Whether Wednesday are the biggest club or not in League One is a matter of debate. The division has emerged as something of a who’s who of sleeping giants and former Premier League clubs – with Sunderland, Ipswich, Portsmouth and Bolton all queued up in the top half of the table.
It has made for a fascinating tussle.
“It’s such a strong league this year if you look at who is in there,” says Bannan. “I remember speaking to Harlee Dean who came to us from the Championship and he said that the Championship has probably got a bit worse recently and League One has got a bit better, because there are teams who shouldn’t be down there based on their squad and stature.
“The quality hasn’t shocked me at all. I saw the transfers done in the summer and saw some of the big-name signings for big clubs around us, so I knew it was going to be tough.
“But it would be pretty boring if you were romping away with the league. It’s good if it’s competitive, it makes it more exciting and there’s still a lot to play for.
“We’ve put ourselves in a good position and it’s in our own hands now. We’ve got plenty to do going forward, which will decide where we finish.
“The only thing that matters is where we end up, because that’s what we’ll be judged on.
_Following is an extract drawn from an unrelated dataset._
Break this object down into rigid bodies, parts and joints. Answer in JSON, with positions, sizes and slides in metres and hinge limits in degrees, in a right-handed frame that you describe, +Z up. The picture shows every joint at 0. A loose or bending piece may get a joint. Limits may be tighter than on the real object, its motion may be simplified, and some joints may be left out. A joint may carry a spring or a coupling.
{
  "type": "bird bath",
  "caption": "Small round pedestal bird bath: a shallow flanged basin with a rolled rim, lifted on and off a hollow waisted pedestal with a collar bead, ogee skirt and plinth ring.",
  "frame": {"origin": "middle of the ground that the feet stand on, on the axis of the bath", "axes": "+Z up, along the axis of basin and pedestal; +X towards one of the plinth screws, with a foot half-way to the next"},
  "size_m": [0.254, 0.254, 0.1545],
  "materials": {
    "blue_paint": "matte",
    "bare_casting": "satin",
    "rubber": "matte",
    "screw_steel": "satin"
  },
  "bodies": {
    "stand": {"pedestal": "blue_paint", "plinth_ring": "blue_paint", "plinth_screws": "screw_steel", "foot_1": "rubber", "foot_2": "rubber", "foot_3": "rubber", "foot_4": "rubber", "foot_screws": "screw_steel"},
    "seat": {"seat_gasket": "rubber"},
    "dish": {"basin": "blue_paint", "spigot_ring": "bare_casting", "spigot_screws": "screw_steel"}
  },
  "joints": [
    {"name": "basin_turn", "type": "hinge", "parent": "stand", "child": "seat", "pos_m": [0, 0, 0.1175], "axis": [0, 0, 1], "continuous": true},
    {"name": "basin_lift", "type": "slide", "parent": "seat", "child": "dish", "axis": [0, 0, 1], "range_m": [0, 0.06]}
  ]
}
If we don’t go up there is no doubt it’ll be a failure in my eyes. But it’s up to us and it’s something we’re capable of doing as a team.”
Bannan also reserves praise for boss Darren Moore, who could not halt their slide to relegation last season, but has worked hard to refresh and revitalise a club that had suffered multiple years of decline.
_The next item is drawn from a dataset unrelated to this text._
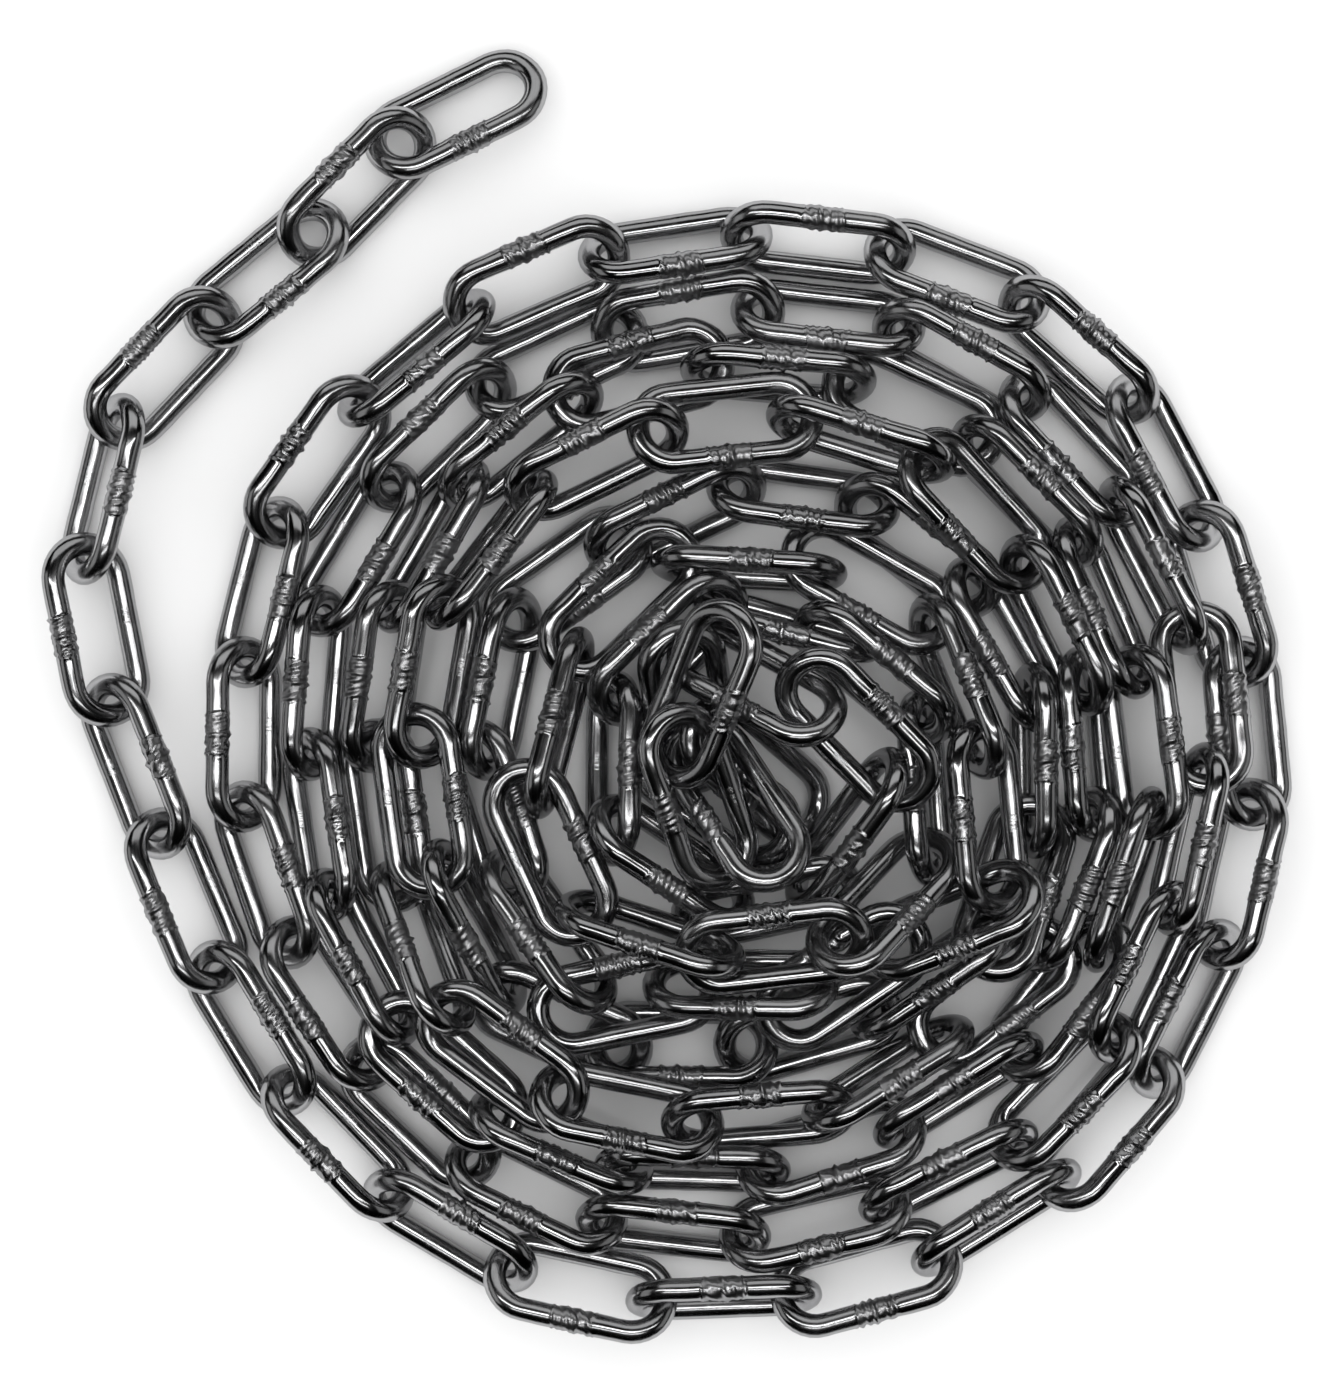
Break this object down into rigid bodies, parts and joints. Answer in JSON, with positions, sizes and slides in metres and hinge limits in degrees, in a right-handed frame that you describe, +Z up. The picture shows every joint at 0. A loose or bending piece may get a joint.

Even with a club as big as Wednesday, bouncing back at the first time of asking is no mean feat. Following their last relegation to League One in 2010, they finished 15th in their first season.
“He’s done really well,” says Bannan. “When we got relegated the connection with the fans wasn’t as good as it is now. Performances on the pitch have helped that, because that’s how you get fans onside.
“They are starting to see a new team now that the gaffer has assembled. The culture has changed as well, there’s more togetherness in the training ground, and I know that because I’ve been here for six or seven years.
“The gaffer has played a massive part in that. He’s got us all together and made us one big family, and that’s what helps us through the bad patches. It is down to him and how he wants to do things. He’s done a terrific job.”
Bannan joined Wednesday in 2015, and is now very much the senior statesman at the club at the age of 32.
Undoubtedly the Scotsman still possesses the quality to play at Championship level at the very least, but his bond with the Owls meant he signed on to stay in League One and help, as captain, lead the club back to where he feels they belong.
“As a player it’s been the best time I’ve had,” he says. “I’ve enjoyed every minute of it. Obviously we had the relegation last year, which was a bad period, but you have those in football. The main part of my time here I’ve loved. On the pitch I’ve improved, I’ve had a couple of managers now and played in a couple of positions and seen different sides of the game.
“As a person I’ve matured on and off the pitch, in some way by working with some of the leaders we’ve had here and working under different managers I’ve learned different things.”
Loyalty has kept him at Hillsborough, but he still retains hope of getting back to the highest level one day – both domestically and internationally.
“I want to play at the top again in the Premier League,” he continues. “It looks a million miles away right now but there’s no point in playing football if you don’t aim for the stars.
“I would love to get there with Sheffield Wednesday and we are pointing back in the right direction. I’d also like to play for Scotland again, and I want stop trying for that until the day I retire.
“It would mean the world to me. It would be my biggest achievement as of yet. I’ve got such a tight bond with this club, and it’s my aim to try and get them back to the Championship.
“I won’t stop trying to get us there.”